The prosecution hid their vendetta against Graye in the guise of “cleaning up Clore Street,” in itself a loaded statement. Clore Street, now Park Avenue, had long been the home of many of Helena’s immigrants and people of color. It was the business district for many Chinese as well as African Americans. Over the years, many places along Clore received a rough reputation. Much of that reputation was hyperbole, as it was claimed that it hosted opium dens and places of illegal gambling and saloons whose patronage was solely drunks and minors, not to mention the active red-light district . While aspects of each of these claims are legitimate, they are no less true for the many saloons, boarding houses, and gambling facilities in other parts of Helena that were owned by white “gentlemen.” 
At the center of Clore Street, was The Zanzibar. And while it doubtlessly contributed to the many vices of the district, to be sure, it was racism, not morality, at the center of the case. It began with city Alderman James “Jake” Lissner presenting the motion to revoke the business license of Lloyd Vernon Graye and David Gordon, proprietors of the Zanzibar after two murder cases involving prostitutes who operated on Clore Street. The motion was pressed on the basis that most murders such as the most recent two, and a fabricated estimate that seventy percent of the entire city’s crime, originated at the Zanzibar . When the courts first suspended the license of the businessmen, they appealed, claiming that no evidence had been presented that any wrong doing occurred at their club. In the appeal process that followed, the true nature of the prosecution emerged. Lissner made passionate pleas against the red-light business ventures and drunkenness of the Graye’s saloon, all while his own bar one block east on Main Street was known to be “a rendezvous for immoral women” and the host of many brawls . In the democratic paper The Helena Independent, the editor decried the race mixing of black men such as Graye taking up with white prostitutes. And broadly attempted to prosecute the character Graye rather than on his actions . For progressive black men like Joseph Bass, this had far reaching implications for the legal treatment of his race.

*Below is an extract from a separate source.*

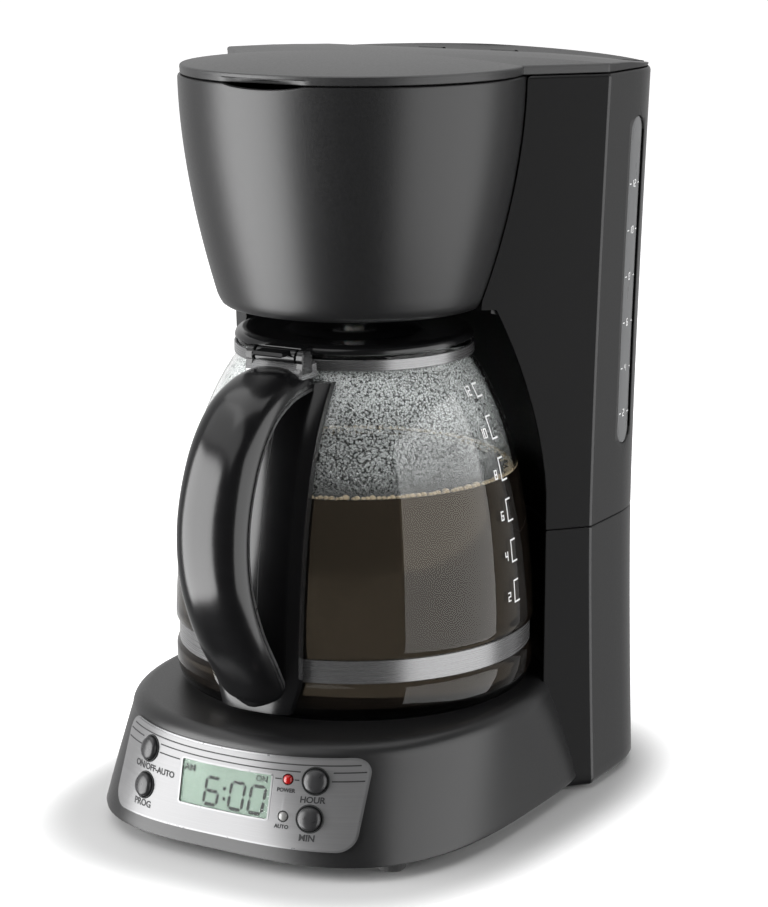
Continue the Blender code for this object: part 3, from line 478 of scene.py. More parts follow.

The call for a “Square Deal,” what the Republican ticket had promised in the last elections, dominated the appeal process, as well as the rallying of public support . The case Lissner and the city council had brought against Graye and Gordon was clearly based on personal vendettas against a much disliked black man, and not on substance. The appeal was upheld and the license reinstated. For some time this appeared to be a great legal victory for progressive politics. However, not long after, Lissner and the Sergeant of Police Leonard Bailey drummed up new evidence and a testimony that Graye had sold beer to minors in October of the previous year. With proof a crime in-hand, the city locked the doors of the Zanzibar forever .

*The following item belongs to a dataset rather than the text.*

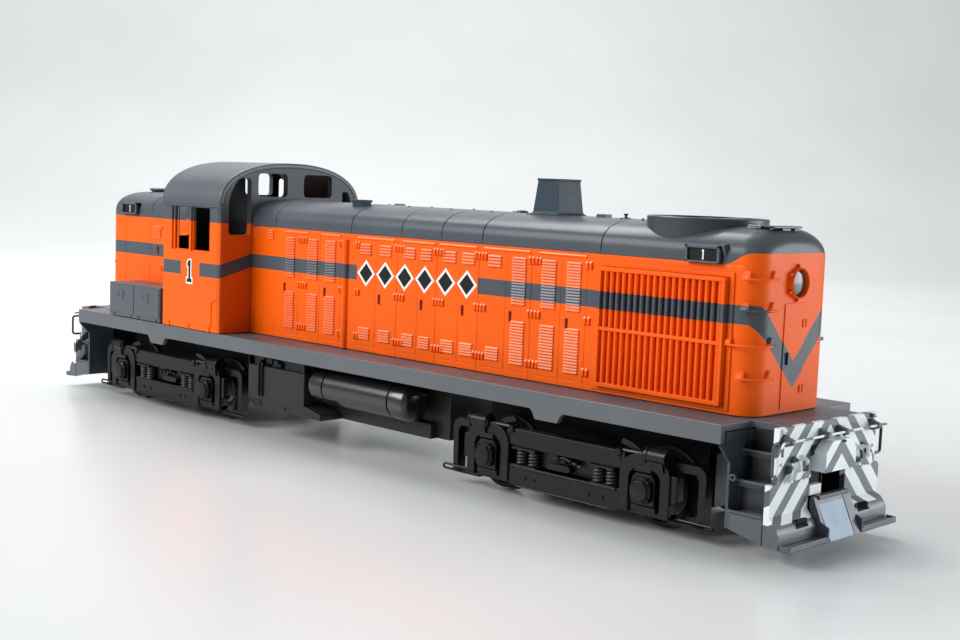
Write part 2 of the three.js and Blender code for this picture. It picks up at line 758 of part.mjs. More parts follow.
function wheel(side) {
  const outline = [
    [AXLE_R + GAP, WHEEL_BACK],
    [FLANGE_R, WHEEL_BACK],
    [FLANGE_R, WHEEL_BACK + 0.5],
    [TREAD_R, WHEEL_BACK + 1.4],
    [TREAD_R, WHEEL_FACE],
    [TREAD_R - 1.6, WHEEL_FACE],
    [TREAD_R - 2.2, WHEEL_FACE - 1.2],
    [3.6, WHEEL_FACE - 1.2],
    [3.6, WHEEL_FACE],
    [AXLE_R + GAP, WHEEL_FACE],
    [AXLE_R + GAP, WHEEL_BACK],
  ];
  const shape = lathe(outline, 24);
  return toSolid(side > 0 ? shape : shape.rotateX(Math.PI));
}

function axle(driven) {
  const bar = rod("y", AXLE_R, -21.5, 21.5, 0, 0, 12);
  return driven ? join(bar, rod("y", GEAR_R, -2.5, 2.5, 0, 0, 24)) : bar;
}

function motorCan() {
  const outline = [
    [1.6, CAN_BOTTOM],
    [8, CAN_BOTTOM],
    [8, CAN_TOP],
    [1.6, CAN_TOP],
    [1.6, CAN_TOP - 2],
    [6.6, CAN_TOP - 2],
    [6.6, CAN_BOTTOM + 2],
    [1.6, CAN_BOTTOM + 2],
    [1.6, CAN_BOTTOM],
  ];
  return turned(outline, 20);
}

// The armature on its shaft, with the worm below and the flywheel above.
function motorRotor() {
  const shaft = 1;
  const step = (r, z0, z1) => [
    [shaft, z0],
    [r, z0],
    [r, z1],
    [shaft, z1],
  ];
  const outline = [
    [0, 5.4],
    [shaft, 5.4],
    ...step(WORM_R, 6.6, 16.6),
    ...step(5.2, 29, 45),
    ...step(6.2, 52, 59),
    [shaft, 60],
    [0, 60],
  ];
  return turned(outline, 16);
}

function kingpin() {
  const outline = [
    [0, 13.2],
    [3.2, 13.2],
    [3.2, 15.7],
    [KINGPIN_R, 15.7],
    [KINGPIN_R, KINGPIN_TOP],
    [0, KINGPIN_TOP],
  ];
  return turned(outline, 16);
}

function truck(word, x, turn) {
  const group = new THREE.Group();
  group.position.x = x;
  group.rotation.z = turn;
  locomotive.add(group);
  const upright = (name, solid, finish, at) => {
    const mesh = place(group, name, solid, finish);
    mesh.rotation.x = Math.PI / 2;
    mesh.position.x = at;
  };
  place(group, `gearbox_${word}`, gearbox(), PAINT.black);
  place(group, `side_frame_${word}_a`, sideFrame(-1), PAINT.black);
  place(group, `side_frame_${word}_b`, sideFrame(1), PAINT.black);
  upright(`kingpin_${word}`, kingpin(), PAINT.steel, 0);
  upright(`motor_${word}`, motorCan(), PAINT.steel, MOTOR_X);
  upright(`motor_rotor_${word}`, motorRotor(), PAINT.brass, MOTOR_X);
  for (const [role, wheelX] of [["driven", WHEELBASE / 2], ["trailing", -WHEELBASE / 2]]) {
    const set = new THREE.Group();
    set.position.set(wheelX, 0, FLANGE_R);
    group.add(set);
    place(set, `axle_${word}_${role}`, axle(role === "driven"), PAINT.steel);
    place(set, `wheel_${word}_${role}_a`, wheel(-1), PAINT.steel);
    place(set, `wheel_${word}_${role}_b`, wheel(1), PAINT.steel);
  }
}
truck("front", TRUCK_X, 0);
truck("rear", -TRUCK_X, Math.PI);

export default locomotive;
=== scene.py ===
"""A model diesel locomotive: fine shapes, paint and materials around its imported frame.

Lengths are written in millimetres, in the frame's own axes: +X the long-hood end, -Y the near side, +Z up.
"""
from math import copysign, cos, pi, radians, sin

import bmesh
import bpy
from mathutils import Matrix, Vector

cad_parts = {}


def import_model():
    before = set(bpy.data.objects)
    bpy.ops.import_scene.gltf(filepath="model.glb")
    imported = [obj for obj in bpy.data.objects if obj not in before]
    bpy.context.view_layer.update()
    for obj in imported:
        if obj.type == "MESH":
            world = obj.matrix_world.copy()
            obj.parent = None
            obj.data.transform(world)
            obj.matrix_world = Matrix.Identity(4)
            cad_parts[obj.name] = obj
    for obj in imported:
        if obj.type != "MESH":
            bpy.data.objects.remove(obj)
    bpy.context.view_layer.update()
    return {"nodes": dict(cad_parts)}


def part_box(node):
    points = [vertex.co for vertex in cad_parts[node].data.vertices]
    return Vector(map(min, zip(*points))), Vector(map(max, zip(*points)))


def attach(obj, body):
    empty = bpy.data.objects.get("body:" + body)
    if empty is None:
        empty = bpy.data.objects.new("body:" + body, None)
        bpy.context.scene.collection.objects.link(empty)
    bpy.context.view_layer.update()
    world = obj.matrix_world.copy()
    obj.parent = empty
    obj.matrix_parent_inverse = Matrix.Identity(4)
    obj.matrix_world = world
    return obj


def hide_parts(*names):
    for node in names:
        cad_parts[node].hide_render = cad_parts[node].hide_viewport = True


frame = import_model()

MM = 0.001
EDGE_ANGLE = 38  # degrees between two faces whose edge is rounded


# ---------- sizes, from the frame ----------
def span(node):
    """Lowest and highest corner of a CAD node, in millimetres."""
    low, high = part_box(node)
    return low / MM, high / MM


HOOD_LOW, HOOD_HIGH = span("long_hood")
NOSE_LOW, NOSE_HIGH = span("short_hood")
CAB_LOW, CAB_HIGH = span("cab_body")
ROOF_LOW, ROOF_HIGH = span("cab_roof")
GRILLE_LOW, GRILLE_HIGH = span("radiator_grille_left")
RING_LOW, RING_HIGH = span("radiator_fan_shroud")
STACK_LOW, STACK_HIGH = span("exhaust_stack")
AIR_LOW, AIR_HIGH = span("air_reservoir_left")

HALF = HOOD_HIGH.y
BASE = HOOD_LOW.z
TOP = HOOD_HIGH.z
SHOULDER = 76.0  # where the hoods' roof starts
ROOF_POWER = 2.6  # of the superellipse that is the hoods' roof
CAB_ROOF_POWER = 2.3
CORNER = 6.2  # radius of a hood's rounded end
HEADLIGHT_Z = 70.0
LENS_RADIUS = 3.7
END_X = HOOD_HIGH.x
REAR_X = NOSE_LOW.x
HALF_DECK = 32.0
CAB_HALF = CAB_HIGH.y
FACE_X = 173.5
TRUCK_X = 104.0
AXLE_X = 29.7
AXLE_Z = 11.6

PAINT_LINE = 74.6
ROOF_SEAMS = (-44.9, -2.5, 23.1, 42.0, 60.3, 107.7)
CAB_PAINT_LINE = 75.4
NUMBER_GAP = -84.7, -72.3  # where the stripe breaks round the cab's number
STRIPE_LOW, STRIPE_HIGH = 59.2, 64.2
V_LOW, V_HIGH = 41.7, 49.0  # of the stripe in the middle of a hood's end
MARK_X0, MARK_X1 = 1.0, 59.0


# ---------- shapes ----------
def along(axis, a, u, v):
    """The point at a along an axis, and u, v on the other two in order."""
    return Vector({"x": (a, u, v), "y": (u, a, v), "z": (u, v, a)}[axis])


def circle(radius, sides, start=0.0, turn=2 * pi):
    return [(radius * cos(start + turn * i / sides), radius * sin(start + turn * i / sides))
            for i in range(sides)]


def filleted(path, radius, steps=5):
    """The path with each inner corner rounded."""
    points = [Vector(p) for p in path]
    out = [points[0]]
    for before, corner, after in zip(points, points[1:], points[2:]):
        back, on = before - corner, after - corner
        reach = min(radius, back.length / 2.05, on.length / 2.05)
        start, end = corner + back.normalized() * reach, corner + on.normalized() * reach
        for i in range(steps + 1):
            t = i / steps
            out.append((1 - t) ** 2 * start + 2 * t * (1 - t) * corner + t * t * end)
    return out + [points[-1]]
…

The closure of the Zanzibar had many effects on the black community. Foremost was the acknowledgement by the political powers in Helena that black men were still seen as inferior before the law. It was a subtle ruling that on the surface to casual white observers could very well seem just. A known pimp, hustler, and proprietor of a rough club had been found guilty for what everyone would assume to be just one of many legal infractions to take place on his property, and for that his right to operate that business had been revoked. However to the black community of Helena, the hypocrisy rang too loud for this to be anything less than deeply perverted justice. Lissner’s claim held no moral high ground, as his business was the same as Graye’s. This added to the betrayal of the Republican mayor, Lindsay, who the African American community had been staunch supporters of in his election campaign . He had promised all a “square deal,” but here none was given, making every black man and woman fear that the courts provided them no safety at all. The closing of the Zanzibar was a constant reminder of this fact, as it had for years been a place where Helena’s many former Buffalo Soldiers met to reminisce, where young couples could dance and socialize, and even for those more religious and morally upright citizens, the Zanzibar had been a place to meet for various social and civic clubs. The Zanzibar quartet met and practiced weekly at the establishment. During these meetings, men like Joseph Bass a staunch supporter of prohibition could be found singing with other more conservative African American men . As such, all members of the black community lost something along with Graye and Gordon.
In spite of the ruling, Helena’s African American community was still on the way up in 1906 and would enjoy another decade of prosperity. Lloyd Vernon Graye continued to operate his successful tailoring shop in the basement of the National Bank building on Main Street. David Gordon, understanding that Graye’s bombastic character was a business liability, broke off his partnership, and bought and opened a saloon directly across the street from Lissner’s club . Gordon found a new and well liked partner in William C. Irvin, who had served as the city’s first and only black police officer. Their new club was a success and ran for several years. Lissner fought his fellow councilmen to decline Gordon and Irvin’s new business license, but was defeated. Perhaps it was the absence of Graye in the proceedings, or that Irvin was held in very high esteem by the white Helena community as a devoted public servant, or perhaps it was in part the public outcry against their decision against the Zanzibar that led members give to Gordon, who had undoubtedly been wronged, some small amount of justice.